┏━━

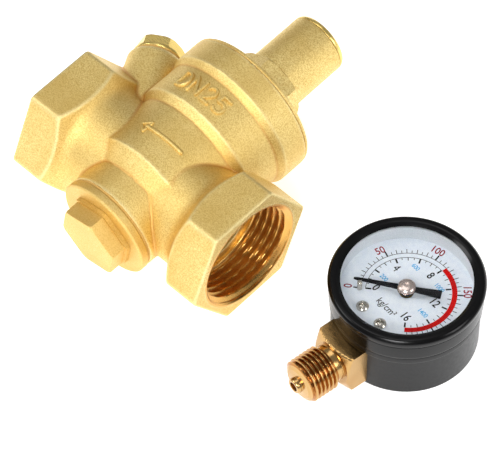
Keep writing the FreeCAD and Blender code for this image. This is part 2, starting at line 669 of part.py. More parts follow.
def gauge_stem(place):
    """Brass stem: nozzle, pipe thread, relief, square wrench block, and the socket inside."""
    along = Rotation(Vector(1, 0, 0), 90)          # turns +Z to -Y, out of the case
    shank = turned("stem_shank", [
        (-size.block_out + 0.2, 0.0), (-size.block_out + 0.2, size.relief_r),
        (-size.stem_thread_in, size.relief_r), (-size.stem_thread_in - 0.6, size.stem_thread_r),
        (-size.stem_thread_out + 0.7, size.stem_thread_r), (-size.stem_thread_out, 5.9),
        (-size.stem_thread_out - 0.5, size.nozzle_r + 0.6),
        (-size.stem_thread_out - 0.6, size.nozzle_r), (-size.nozzle_out, size.nozzle_r),
        (-size.nozzle_out, 0.0)])
    bind(shank, "Placement.Base.z", size.stem_height)
    half = size.block_flats / 2.0
    square = block("wrench_square", (-half, -size.block_out, size.stem_height - half),
                   (half, -size.block_in, size.stem_height + half))
    crown = turned("wrench_crown", [
        (-size.block_out, 0.0), (-size.block_out, half), (-size.block_out + 1.5, half * 1.42),
        (-size.block_in, half * 1.42), (-size.block_in, 0.0)])
    bind(crown, "Placement.Base.z", size.stem_height)
    tail = block("socket_block", (-size.socket_half, -size.block_in - 0.1, size.socket_low),
                 (size.socket_half, -size.socket_end, size.socket_high))
    blank = joined("stem_blank", shank, shared("wrench_block", square, crown), tail)
    way = rod("stem_way", size.stem_bore_r, 16.0, size.nozzle_out, along,
              (0.0, 0.0, size.stem_height))
    slot = tube_slot()
    node(cut("stem_solid", blank, joined("stem_hollow", way, slot)), "gauge_stem", place)


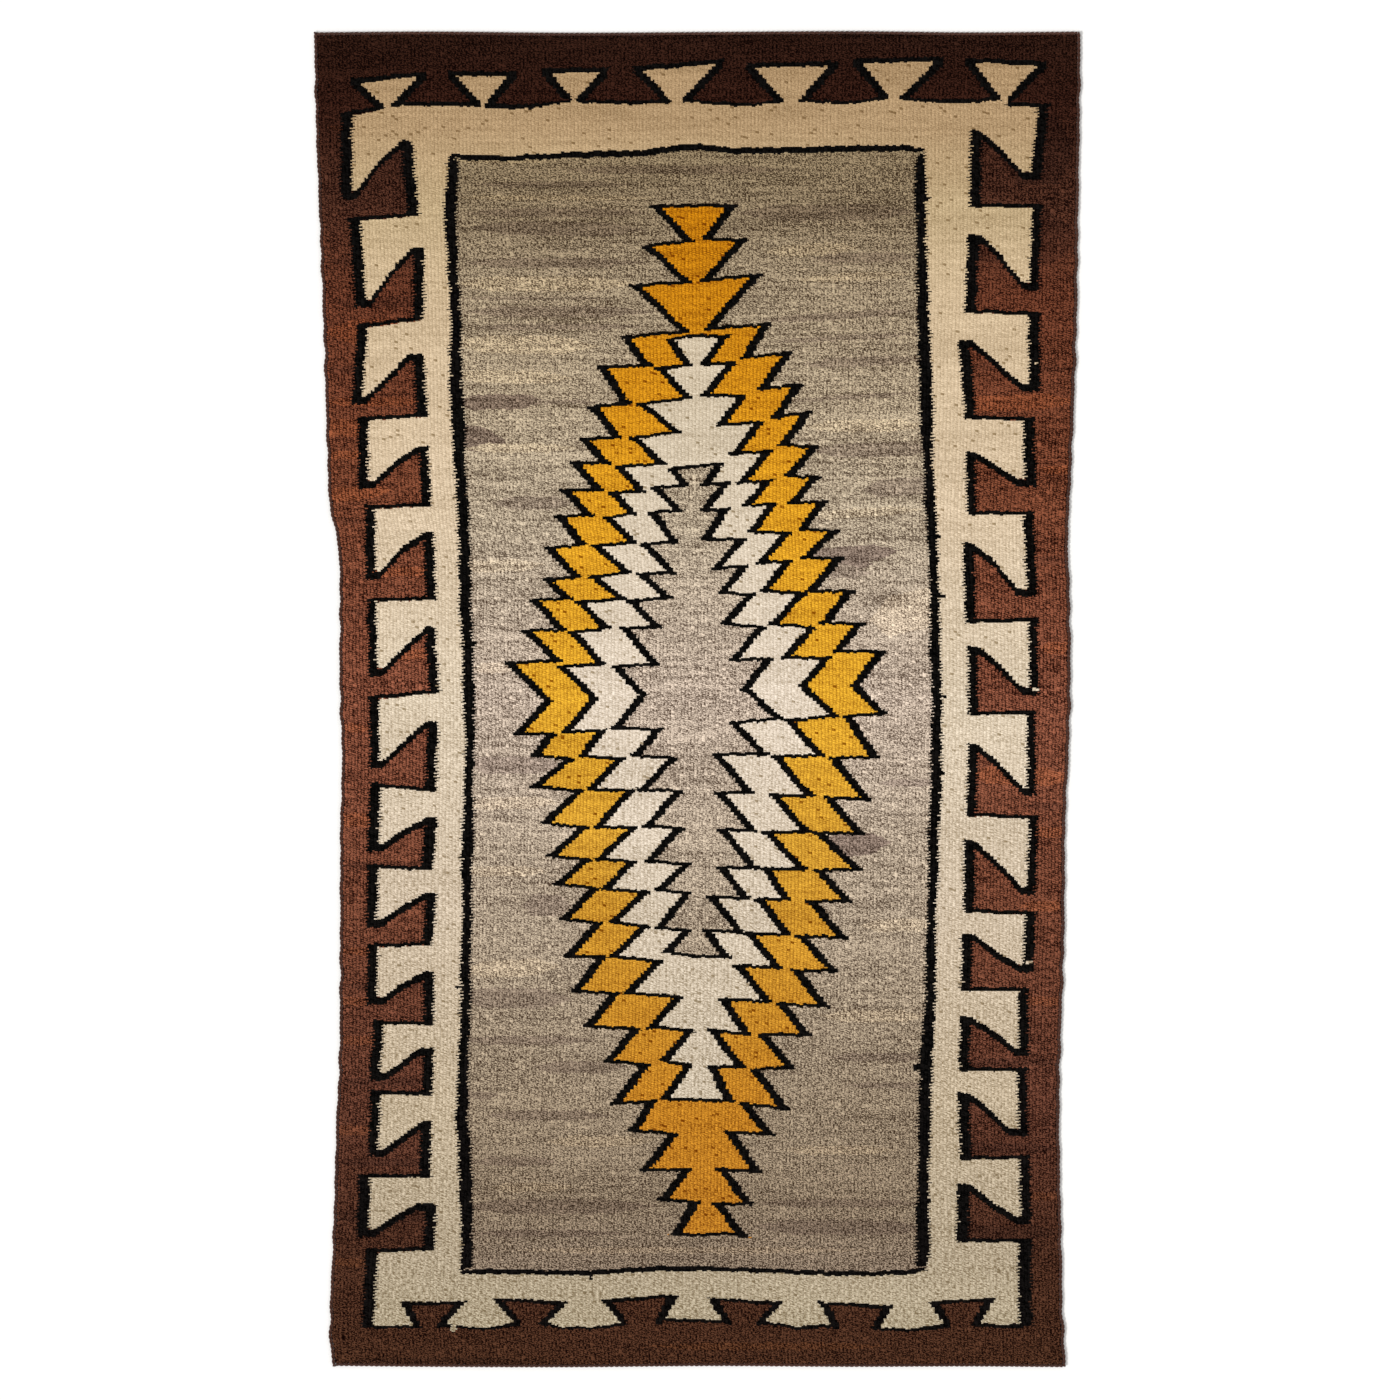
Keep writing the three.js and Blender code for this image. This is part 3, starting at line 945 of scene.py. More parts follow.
ZIGZAGS = table("yarn slant left right top bottom", [
    (GOLD, 9.9, OUTER_LEFT, OUTER_RIGHT, [(693, 205.5)], [(705, 1234.5), (740, 1232.5)]),
    (WHITE, 9.3, MIDDLE_LEFT, MIDDLE_RIGHT, [(677, 338), (697, 335.5)], [(690, 1099.3)]),
    (GREY, 9.3, INNER_LEFT, INNER_RIGHT, [(682, 467.3), (703.6, 465.9)], [(690, 955.3)]),
])
FLAT_LINE = 3.5
SLANT_OVERLAP = 1.2


def flight_path(steps, inward, width):
    """The middle of a flight's black line, from the top of the zigzag to its bottom."""
    half = inward * width / 2
    path = [(steps.upper[0].tip_x + half, steps.upper[0].tip_y)]
    for s in steps.upper[1:]:
        path += [(s.end_x - half, s.end_y), (s.tip_x + half, s.tip_y)]
    path.append((steps.point[0] - half, steps.point[1]))
    for s in steps.lower:
        path += [(s.tip_x + half, s.tip_y), (s.end_x - half, s.end_y)]
    return path


def weave_slant(tip, end, inward, width):
    over = SLANT_OVERLAP if end[1] > tip[1] else -SLANT_OVERLAP
    weave(BLACK, [(tip[0], tip[1] - over), (tip[0] + inward * width, tip[1] - over),
                  (end[0], end[1] + over), (end[0] - inward * width, end[1] + over)])


def weave_flat(start, stop):
    half = FLAT_LINE / 2
    weave(BLACK, [(start[0], start[1] - half), (stop[0], stop[1] - half),
                  (stop[0], stop[1] + half), (start[0], start[1] + half)])


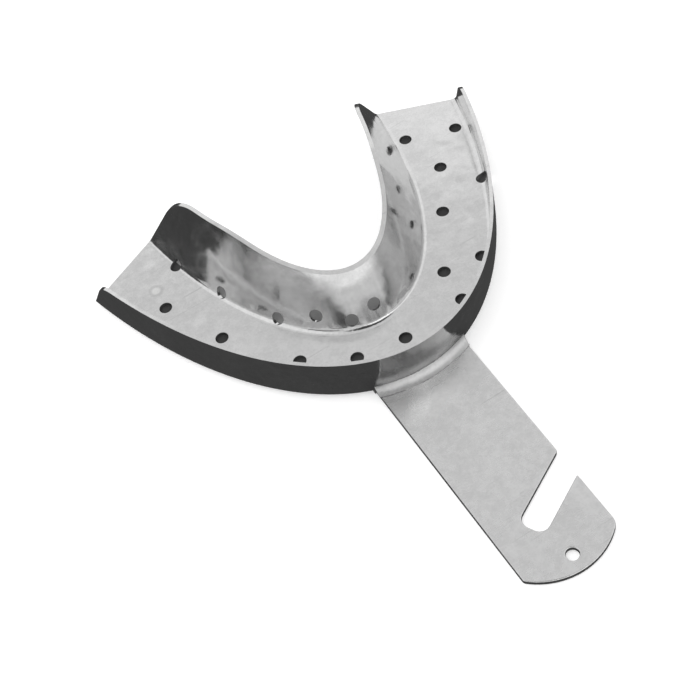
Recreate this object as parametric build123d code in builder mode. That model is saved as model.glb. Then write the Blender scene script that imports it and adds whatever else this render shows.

┗━━

WHAT TO DO: Set all of the records down again, exactly as they stand.

RESULT BELOW:
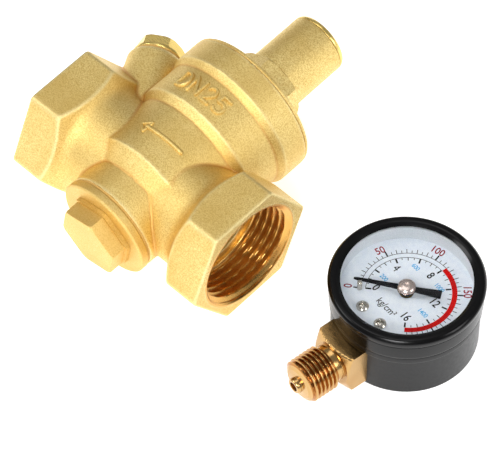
Keep writing the FreeCAD and Blender code for this image. This is part 2, starting at line 669 of part.py. More parts follow.
def gauge_stem(place):
    """Brass stem: nozzle, pipe thread, relief, square wrench block, and the socket inside."""
    along = Rotation(Vector(1, 0, 0), 90)          # turns +Z to -Y, out of the case
    shank = turned("stem_shank", [
        (-size.block_out + 0.2, 0.0), (-size.block_out + 0.2, size.relief_r),
        (-size.stem_thread_in, size.relief_r), (-size.stem_thread_in - 0.6, size.stem_thread_r),
        (-size.stem_thread_out + 0.7, size.stem_thread_r), (-size.stem_thread_out, 5.9),
        (-size.stem_thread_out - 0.5, size.nozzle_r + 0.6),
        (-size.stem_thread_out - 0.6, size.nozzle_r), (-size.nozzle_out, size.nozzle_r),
        (-size.nozzle_out, 0.0)])
    bind(shank, "Placement.Base.z", size.stem_height)
    half = size.block_flats / 2.0
    square = block("wrench_square", (-half, -size.block_out, size.stem_height - half),
                   (half, -size.block_in, size.stem_height + half))
    crown = turned("wrench_crown", [
        (-size.block_out, 0.0), (-size.block_out, half), (-size.block_out + 1.5, half * 1.42),
        (-size.block_in, half * 1.42), (-size.block_in, 0.0)])
    bind(crown, "Placement.Base.z", size.stem_height)
    tail = block("socket_block", (-size.socket_half, -size.block_in - 0.1, size.socket_low),
                 (size.socket_half, -size.socket_end, size.socket_high))
    blank = joined("stem_blank", shank, shared("wrench_block", square, crown), tail)
    way = rod("stem_way", size.stem_bore_r, 16.0, size.nozzle_out, along,
              (0.0, 0.0, size.stem_height))
    slot = tube_slot()
    node(cut("stem_solid", blank, joined("stem_hollow", way, slot)), "gauge_stem", place)


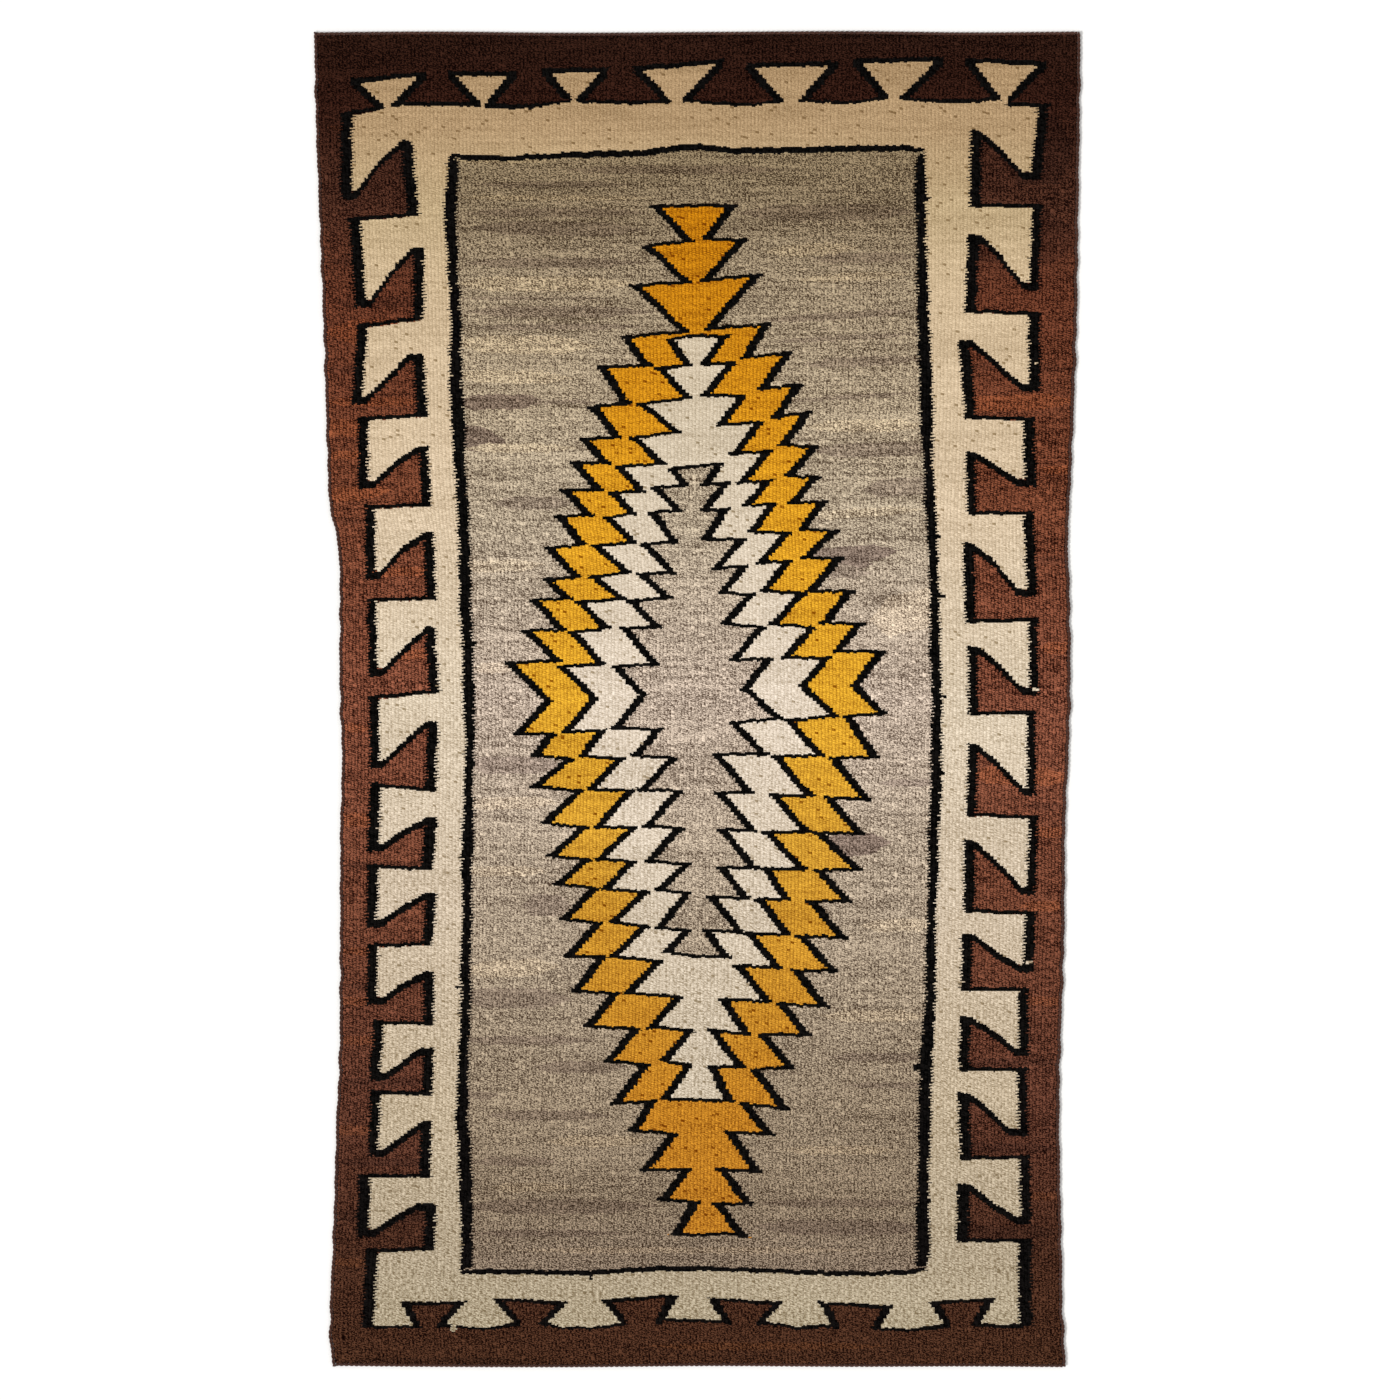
Keep writing the three.js and Blender code for this image. This is part 3, starting at line 945 of scene.py. More parts follow.
ZIGZAGS = table("yarn slant left right top bottom", [
    (GOLD, 9.9, OUTER_LEFT, OUTER_RIGHT, [(693, 205.5)], [(705, 1234.5), (740, 1232.5)]),
    (WHITE, 9.3, MIDDLE_LEFT, MIDDLE_RIGHT, [(677, 338), (697, 335.5)], [(690, 1099.3)]),
    (GREY, 9.3, INNER_LEFT, INNER_RIGHT, [(682, 467.3), (703.6, 465.9)], [(690, 955.3)]),
])
FLAT_LINE = 3.5
SLANT_OVERLAP = 1.2


def flight_path(steps, inward, width):
    """The middle of a flight's black line, from the top of the zigzag to its bottom."""
    half = inward * width / 2
    path = [(steps.upper[0].tip_x + half, steps.upper[0].tip_y)]
    for s in steps.upper[1:]:
        path += [(s.end_x - half, s.end_y), (s.tip_x + half, s.tip_y)]
    path.append((steps.point[0] - half, steps.point[1]))
    for s in steps.lower:
        path += [(s.tip_x + half, s.tip_y), (s.end_x - half, s.end_y)]
    return path


def weave_slant(tip, end, inward, width):
    over = SLANT_OVERLAP if end[1] > tip[1] else -SLANT_OVERLAP
    weave(BLACK, [(tip[0], tip[1] - over), (tip[0] + inward * width, tip[1] - over),
                  (end[0], end[1] + over), (end[0] - inward * width, end[1] + over)])


def weave_flat(start, stop):
    half = FLAT_LINE / 2
    weave(BLACK, [(start[0], start[1] - half), (stop[0], stop[1] - half),
                  (stop[0], stop[1] + half), (start[0], start[1] + half)])


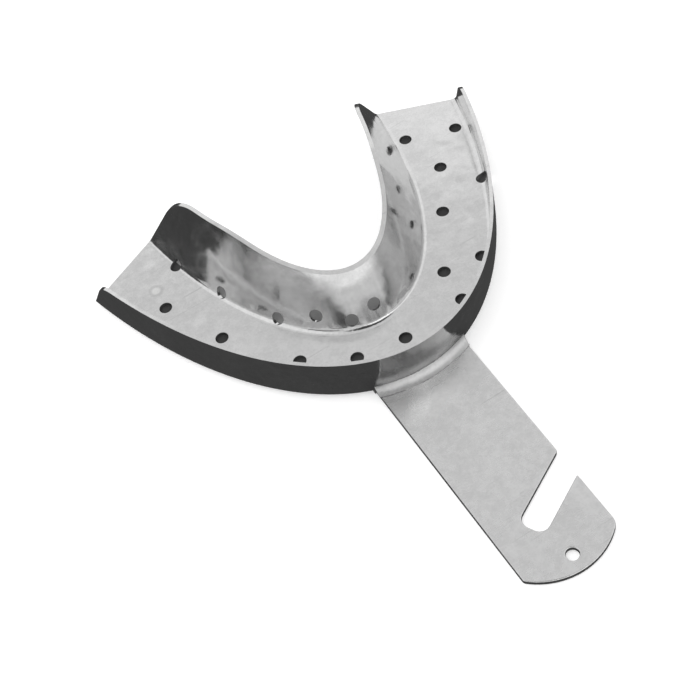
Recreate this object as parametric build123d code in builder mode. That model is saved as model.glb. Then write the Blender scene script that imports it and adds whatever else this render shows.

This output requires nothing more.